May 13, 2016
How to Smooth Out Jagged Edges on Diagonals in Vray for SketchUp
A free tutorial from the Black Spectacles course 3D Rendering with Vray 3.2 for SketchUp and Rhino 5.
In this Black Spectacles FREE tutorial, you will learn about the concept of Antialiasing, how to adjust the settings, and how to utilize it in your renderings.
This tutorial is part of the Black Spectacles course on 3D Rendering with Vray 3.2 for SketchUp and Rhino 5 in which you will learn how to bring a 3D model into Vray for SketchUp 216 and Rhino 5, render it out, and touch it up in Photoshop to give your final image a professional finesse.
View the entire course here:
3D Rendering with Vray 3.2 for SketchUp and Rhino 5
Antialiasing Settings Tutorial
Step 1: Turning on/off the antialiasing
The concept of antialiasing has to do with the method of blurring the pixels. Specifically, the pixel edges.
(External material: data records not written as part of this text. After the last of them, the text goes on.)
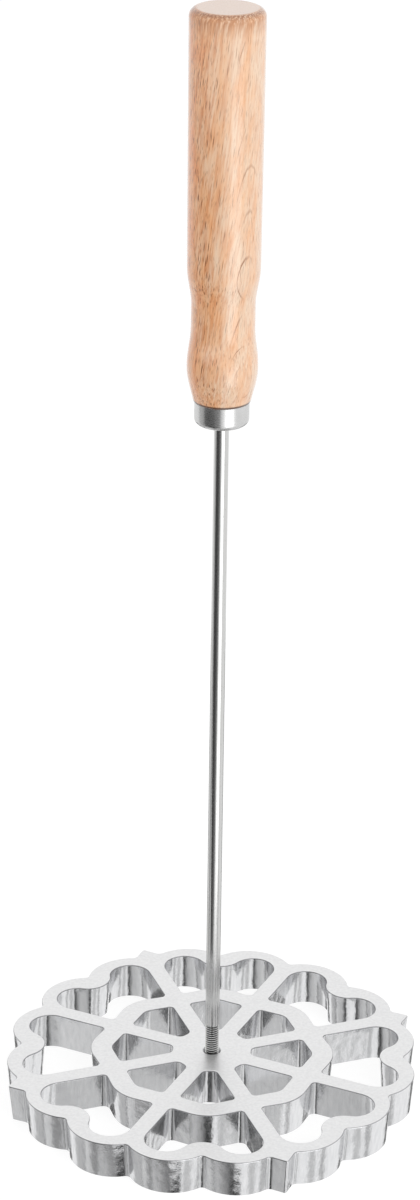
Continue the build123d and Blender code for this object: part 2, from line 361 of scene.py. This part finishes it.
def make_low_card():
    """The low card in front of the head, dark at its right end."""
    left = Vector((LOW_CARD_LEFT, -LOW_CARD_DISTANCE))
    right = Vector((LOW_CARD_RIGHT, -LOW_CARD_DISTANCE))
    card = stand_card("low_card", left, right, LOW_CARD_LOWEST, LOW_CARD_HIGHEST)
    tree = light_card(card, 1.0)
    on_card = add(tree, "ShaderNodeTexCoord").outputs["UV"]
    along = add(tree, "ShaderNodeSeparateXYZ", {0: on_card}).outputs["X"]
    level = add(tree, "ShaderNodeValToRGB", {"Fac": along})
    stops = level.color_ramp.elements
    for distance, brightness in LOW_CARD_STOPS[1:-1]:
        stops.new(1 - distance / (LOW_CARD_RIGHT - LOW_CARD_LEFT)).color = grey(brightness)
    stops[-1].color = grey(LOW_CARD_STOPS[0][1])
    stops[0].color = grey(LOW_CARD_STOPS[-1][1])
    tree.links.new(level.outputs["Color"], tree.nodes["Emission"].inputs["Color"])


def make_left_flag():
    left = Vector((LEFT_FLAG_LEFT, -LEFT_FLAG_DISTANCE))
    right = Vector((LEFT_FLAG_RIGHT, -LEFT_FLAG_DISTANCE))
    light_card(stand_card("left_flag", left, right, LEFT_FLAG_LOWEST, LEFT_FLAG_HIGHEST), LEFT_FLAG_LEVEL)


def make_ground_card():
    bpy.ops.mesh.primitive_circle_add(radius=GROUND_CARD_RADIUS * MM, fill_type="NGON",
                                      location=(0, 0, GROUND_CARD_HEIGHT * MM))
    bpy.context.object.name = "ground_card"
    light_card(bpy.context.object, GROUND_CARD_LEVEL)


def make_key_lamp():
    """One large soft lamp, above and to the right of the camera."""
    data = bpy.data.lights.new("key", "AREA")
    data.shape = "SQUARE"
    data.size = KEY_SIZE * MM
    data.energy = KEY_POWER
    lamp = bpy.data.objects.new("key", data)
    bpy.context.scene.collection.objects.link(lamp)
    aim = KEY_AIM - KEY_PLACE
    lamp.matrix_world = Matrix.Translation(KEY_PLACE) @ aim.to_track_quat("-Z", "Y").to_matrix().to_4x4()
    lamp.visible_glossy = False
    lamp.visible_camera = False


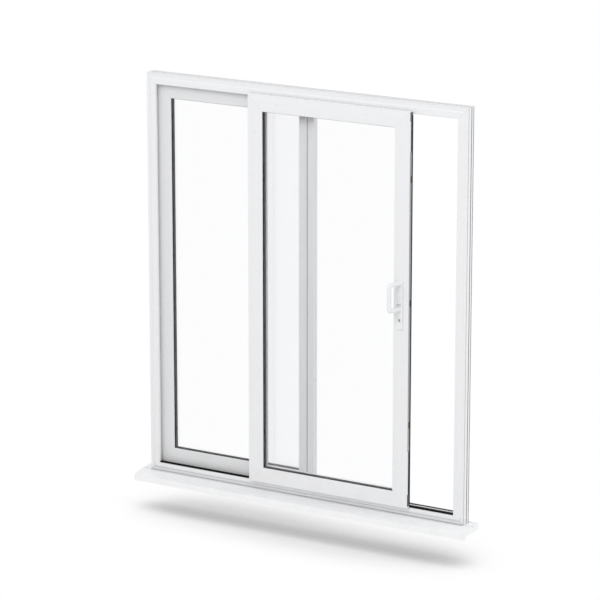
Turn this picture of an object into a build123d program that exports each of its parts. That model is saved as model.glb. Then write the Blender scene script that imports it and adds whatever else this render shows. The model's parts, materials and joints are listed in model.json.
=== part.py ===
from build123d import *
import os

# A white two-leaf patio door with a fixed left leaf, a sliding right leaf and a projecting cill.
# Millimetres. X runs along the door, Y away from the handle side, Z up from the cill's flat underside.

# Outer frame
FRAME_WIDTH = 1790.0
FRAME_HEIGHT = 2060.0
FRAME_DEPTH = 70.0
FRAME_SIDE_DEPTH = 62.0
FRAME_BACK_CHAMFER = 7.0
FRAME_FACE = 56.0
SILL_FACE = 45.5
FACE_STEP = 4.5
OUTER_BAND = 17.5
OUTER_BEVEL = 9.0
INNER_BEVEL = 3.0
LIP_THICKNESS = 12.0
CHANNEL_DEPTH = 15.0
SILL_CHANNEL_DEPTH = 3.5
SIDE_GROOVE_DEPTH = 6.0
SIDE_GROOVES = ((5.5, 9.0), (33.0, 40.0), (54.0, 60.0))
SILL_JOINT = 2.0

# Cill under the frame
CILL_THICKNESS = 30.0
CILL_PROJECTION = 80.0
CILL_BACK = 70.0
CILL_HORN = 49.5
CILL_NOSE_HEIGHT = 30.0
CILL_NOSE_DROP = 15.0
CILL_NOSE_THICKNESS = 8.0
CILL_NOSE_LEAN = 4.0
CILL_UPSTAND = 3.0
CILL_GROOVE_WIDTH = 2.5
CILL_GROOVE_DEPTH = 1.5
CILL_GROOVE_PLACES = (3.0, 12.0)
CILL_CAP_THICKNESS = 1.5

# Both leaves
STILE_FACE = 82.0
STILE_PAST_CENTRE = 43.0
TOP_RAIL_FACE = 84.0
BOTTOM_RAIL_FACE = 77.7
EDGE_BEVEL = 2.0
GLAZING_LIP = 5.0
FIXED_GLAZING_LIP = 4.0
REBATE_DEPTH = 16.0
GLASS_COVER = 12.0
GASKET_THICKNESS = 3.0
GASKET_SHOW = 1.5
GASKET_COVER = 10.0
PANE_THICKNESS = 4.0
SPACER_THICKNESS = 16.0
SPACER_SHOW = 1.0
SPACER_COVER = 11.0
SEAT_GAP = 0.3

# Fixed leaf
LEAF_GAP = 5.0
INTERLOCK_GROOVE_WIDTH = 4.0
INTERLOCK_GROOVE_DEPTH = 5.0
INTERLOCK_GROOVE_DISTANCE = 35.0
BRUSH_RECESS = 1.0

# Sliding leaf, in the half-open place where the photograph shows it
OPEN_DISTANCE = 252.0
FLANGE_THICKNESS = 22.0
FLANGE_CLEARANCE = 5.0
BODY_DEPTH = 32.0
FLANGE_OVER_JAMB = 14.0
FLANGE_OVER_HEAD = 15.0
FLANGE_OVER_SILL = 0.5
BODY_INSET_SIDE = 21.0
BODY_CLEARANCE_TOP = 9.0
BODY_CLEARANCE_BOTTOM = 7.5

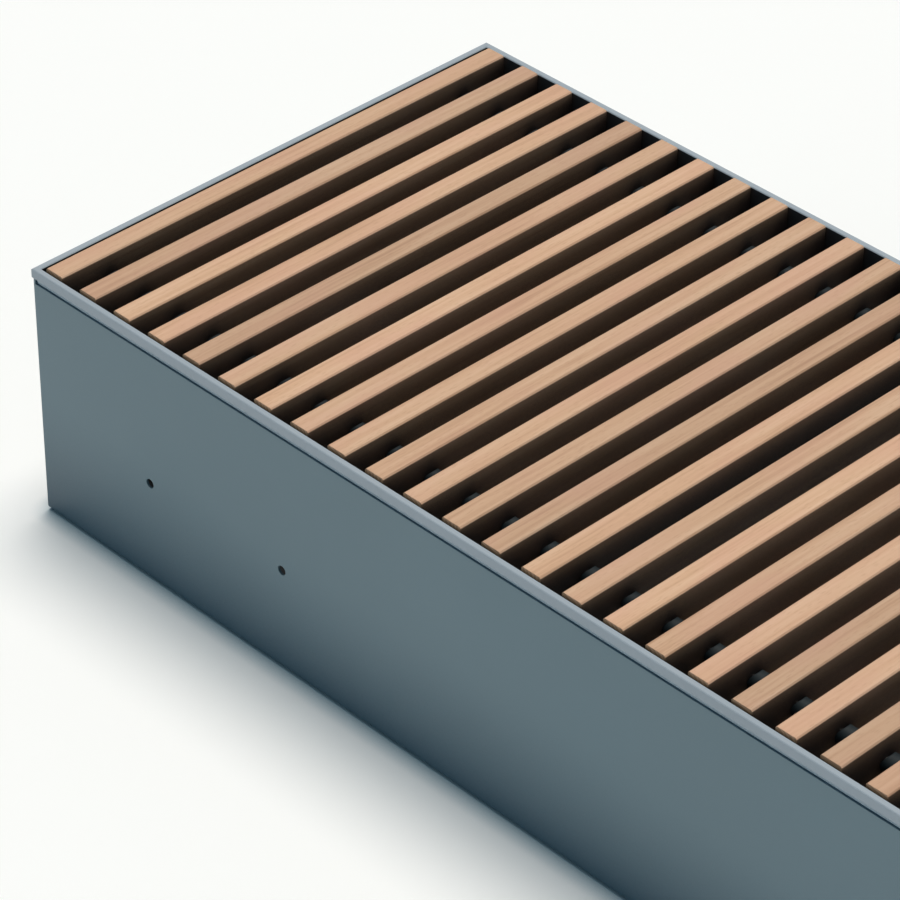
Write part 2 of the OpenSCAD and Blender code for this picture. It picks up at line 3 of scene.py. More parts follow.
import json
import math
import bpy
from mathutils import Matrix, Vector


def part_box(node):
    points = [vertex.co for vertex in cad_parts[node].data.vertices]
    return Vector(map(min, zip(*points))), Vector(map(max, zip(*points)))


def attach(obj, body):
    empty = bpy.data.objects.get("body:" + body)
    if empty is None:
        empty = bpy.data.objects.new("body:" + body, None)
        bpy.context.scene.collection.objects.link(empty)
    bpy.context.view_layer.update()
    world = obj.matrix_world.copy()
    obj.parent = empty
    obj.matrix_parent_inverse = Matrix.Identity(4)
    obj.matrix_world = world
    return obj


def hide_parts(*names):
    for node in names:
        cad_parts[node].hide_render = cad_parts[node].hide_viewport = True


bl_info = {
    "name": "Trench Convector Looks",
    "version": (1, 0, 0),
    "blender": (4, 5, 0),
    "location": "View3D > Sidebar > Trench Convector",
    "description": "Finishes a trench convector heater: painted casing, beech grille, finned exchanger",
    "category": "Object",
}

import bmesh
import bpy
from bpy.props import FloatProperty, FloatVectorProperty, IntProperty, PointerProperty
from mathutils import Euler, Matrix, Vector

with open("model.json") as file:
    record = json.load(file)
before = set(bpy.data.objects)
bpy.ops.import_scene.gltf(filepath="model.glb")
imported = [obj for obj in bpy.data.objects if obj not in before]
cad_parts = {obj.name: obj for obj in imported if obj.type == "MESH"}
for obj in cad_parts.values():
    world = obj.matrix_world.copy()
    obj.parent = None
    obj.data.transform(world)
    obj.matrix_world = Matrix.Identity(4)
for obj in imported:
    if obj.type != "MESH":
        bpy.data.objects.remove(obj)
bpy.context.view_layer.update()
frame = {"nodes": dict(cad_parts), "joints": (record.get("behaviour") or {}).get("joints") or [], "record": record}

# ---- measures of the detail pieces, in metres ----

MM = 0.001
MERGE = 0.001 * MM
SHEET = 1.0 * MM
LIP_FACE = 4.0 * MM
SKIN = 0.05 * MM
TUBE_RADIUS = 7.5 * MM
COLLAR_THICK = 0.7 * MM
FIN_THICK = 0.4 * MM
FIN_PITCH = 6.0 * MM
FIN_FLAT_RING = 3.0 * MM
SOCKET_LENGTH = 11.0 * MM
WELD_RISE = 0.3 * MM
WELD_INSET = 6.0 * MM
HEX_RIM = 0.2 * MM
NUT_CHAMFER = 0.8 * MM
SCREW_TIP = 1.0 * MM
SCREW_SOCKET_RADIUS = 1.7 * MM
SCREW_SOCKET_DEPTH = 4.0 * MM
PORT_RADIUS = 9.3 * MM
PORT_MOUTH = 0.8 * MM
PORT_DEPTH = 14.0 * MM
PORT_THREAD_DEPTH = 0.9 * MM
PORT_BOSS_RADIUS = 10.0 * MM
VALVE_HEX_RADIUS = 15.0 * MM
VALVE_HEX_LENGTH = 18.0 * MM
VALVE_NECK_X = 32.0 * MM
# the hexagon collar on the neck: from, to, radius of its corners
VALVE_COLLAR = (12.0 * MM, 17.0 * MM, 13.0 * MM)
# the spindle's radius and how far its ends lie below the neck's mouth
SPINDLE_RADIUS = 2.6 * MM
SPINDLE_ENDS = (5.0 * MM, 1.2 * MM)
# the ticks on the handwheel: from, to, half width, height; and how many fit round it
TICK = (7.2 * MM, 9.8 * MM, 0.45 * MM, 0.5 * MM)
TICK_SUNK = 0.3 * MM
TICK_PLACES = 8
# from the handwheel's flat crown up to the top of its pointer
POINTER_STEP = 1.0 * MM

# (distance along the axis, radius) in millimetres: the valve's body from its hexagon's inner face and its
# tail from the far end, the neck from the valve's axis and its mouth from the top
VALVE_BODY = ((-1.0, 11.6), (0.5, 11.8), (1.5, 12.6), (3.0, 13.0), (26.0, 13.0), (28.5, 12.2), (30.0, 10.6),
              (31.5, 10.0))
VALVE_TAIL = ((-0.6, 10.0), (0.0, 9.4))
VALVE_NECK = ((0.0, 10.5), (11.0, 10.5), (18.0, 10.5))
VALVE_NECK_TOP = ((-0.8, 10.5), (0.0, 9.7), (0.0, 6.4), (-0.5, 6.0), (-4.0, 6.0))

# points round a turned piece, and rings in one turn of a thread
FINE, MEDIUM, COARSE, ROUGH = 48, 32, 24, 16
THREAD_STEPS = 6

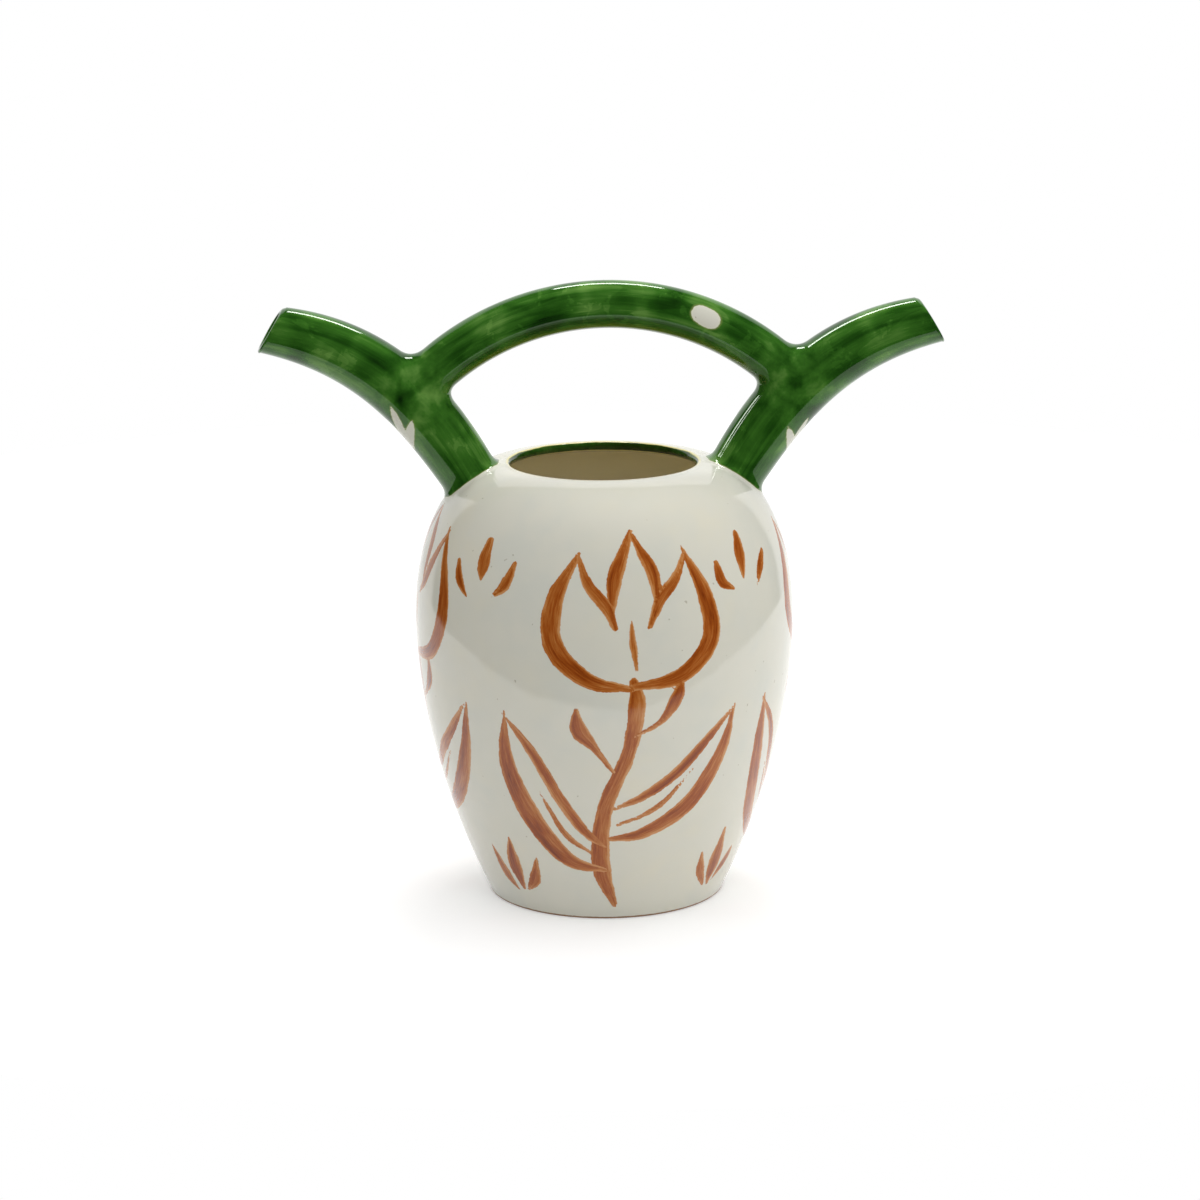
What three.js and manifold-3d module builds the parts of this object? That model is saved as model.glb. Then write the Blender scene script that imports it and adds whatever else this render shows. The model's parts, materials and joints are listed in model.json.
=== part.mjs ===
// A stoneware vase with two spouts and a bridge handle.
// Each clay piece is a mesh of its own: a turned pot, two hollow spouts that rise from its shoulder,
// a hollow handle that bridges them, and the fillets of slip that lute them together.
// Millimetres, +Z up. The origin is the centre of the foot, on the ground. The spouts lie along X.
import * as THREE from "three";
import { mergeVertices } from "three/addons/utils/BufferGeometryUtils.js";
import Module from "manifold-3d";

const wasm = await Module();
wasm.setup();

// Pot
const rimHeight = 248; // top of the lip
const bellyRadius = 106.8; // outside, where the pot is widest
const bellyHeight = 160;
const footRadius = 66.5;
const bellyTaper = 1.87; // 1 would make the lower wall a cone, more turns it in lower down
const shoulderRoundness = 2.09; // 2 would make the shoulder a quarter of an ellipse
const mouthRadius = 52; // inside of the lip
const potWall = 5.5;
const lipTurn = 62; // degrees above level at which the shoulder runs into the rounded lip
const footRounding = 1.5;
const footRingWidth = 9;
const footRecess = 2.5; // how far the underside is turned away inside the foot ring
const floorThickness = 7;
const floorRounding = 12; // inside, between the floor and the wall

// Spouts: the centre line leaves a root under the shoulder and ends in the middle of the open tip
const spoutRootReach = 64.6; // out from the pot's axis
const spoutRootDrop = 24.4; // below the rim
const spoutRootAngle = 58.8; // degrees above level
const spoutRootLength = 45; // how far the curve keeps that angle
const spoutTipReach = 184.8;
const spoutTipRise = 77; // above the rim
const spoutTipAngle = 9.6;
const spoutTipLength = 71.5;
const spoutRootRadius = 15.2;
const spoutMiddleRadius = 17.4;
const spoutTipRadius = 13.5;
const spoutWall = 4;
const tipSlant = 21; // degrees by which the tip's cut leans back from square
const tipSlantLength = 34; // length of tube over which its rings turn to that slant

// Bridge handle
const bridgeRise = 102; // from the rim to the highest point of the vase
const bridgeRadius = 13.4;
const bridgeBend = 145; // radius of the arch, along the middle of the tube
const bridgeShift = 2.2; // the hand-set arch stands this much to the right of the pot's axis
const bridgeWall = 4;
const ventRadius = 5; // hole that lets the hollow handle breathe into each spout

// Luting
const footSeamLeg = 6.5; // how far the slip fillet climbs the spout and spreads on the shoulder
const forkSeamLeg = 7.5; // the same, between the handle and a spout
const seamEdge = 0.8; // height at which a fillet's edge stands off the skin below it
const jointGap = 0.3; // between two pieces that are luted together

// Fineness
const potSides = 56;
const spoutSides = 24;
const bridgeSides = 22;
const seamSections = 24;
const seamSteps = 4;
const lipOutsideSteps = 2;
const lipInsideSteps = 3;
const footSteps = 2;
const wallSteps = 6;
const shoulderSteps = 8;
const floorSteps = 3;
const tipSteps = 4;
const pathSteps = 80; // along a spout's centre line, to find the nearest place on it
const crossingSteps = 40; // each halves the doubt about where two surfaces cross
const tubeStep = 13; // length of tube between two rings

const whiteGlaze = new THREE.MeshStandardMaterial({ color: 0xdedccd, roughness: 0.16, metalness: 0 });
const greenGlaze = new THREE.MeshStandardMaterial({ color: 0x2b6a20, roughness: 0.14, metalness: 0 });

const radians = THREE.MathUtils.degToRad;

function point(x, y) {
  return new THREE.Vector2(x, y);
}

// count + 1 values of a function of 0 to 1
function steps(count, value) {
  return Array.from({ length: count + 1 }, (_, i) => value(i / count));
}

// A step of some length, at an angle in degrees
function stride(angle, length) {
  return point(length * Math.cos(radians(angle)), length * Math.sin(radians(angle)));
}

// Points on an arc, from one angle to another
function arc(centre, radius, from, to, count) {
  return steps(count, (share) => stride(from + (to - from) * share, radius).add(centre));
}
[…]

We’re all on LCD screens that have square pixels. And if you draw a diagonal line across square pixels, you’re going to get a stair step effect on both sides of the line. Antialiasing is the different algorithms that have been developed, in different filters, to blur those lines so you don’t see those jagged edges when you draw a diagonal line.
This happens at render time. And more often than not, it’s blurring lines, but it’s also blurring color or light. It’s defining the edges of 2 things coming together visually on the screen.
There are some 3D artists that don’t do antialiasing at all. When you render at high resolution, the antialiasing is almost non-perceivable, which is why they sometimes turn it off. It’s like looking at your phone screen – there’s still square pixels, but your eye can’t perceive it.
Unless you are rendering something really big, you can leave the antialiasing. It does take a little bit of extra render time, however, so if you’re trying to minimize the render time as much as possible, just switch it off.
In the V-Ray option editor, click on “Image sample (Antialiasing)” and you will see an “Antialiasing filter” section. Simply uncheck the box in that section to turn it off.
Step 2: Selecting the antialiasing filters
In that section you will also see the different types of antialiasing filters. “Area” is the most common one. Here you also select your size. Right now it’s 1.5pixels which means it’s going to blur a pixel and a half around each edge that it considers to be needing that affect.
Box is another type which is very similar to the Gaussian blur setting in Photoshop.
Then there’s Catmull Rom, which was written by Ed Catmull, one of the CEO’s of Pixar. There’s a lot of old rendering engines used from guys like him that started computer animation. This one’s has a nice blend of Gaussian blur and some sharpness to it.
There’s no right or wrong answer when it comes to choosing an antialiasing filter. Experiment with the, have some fun, find the one you like and go with it.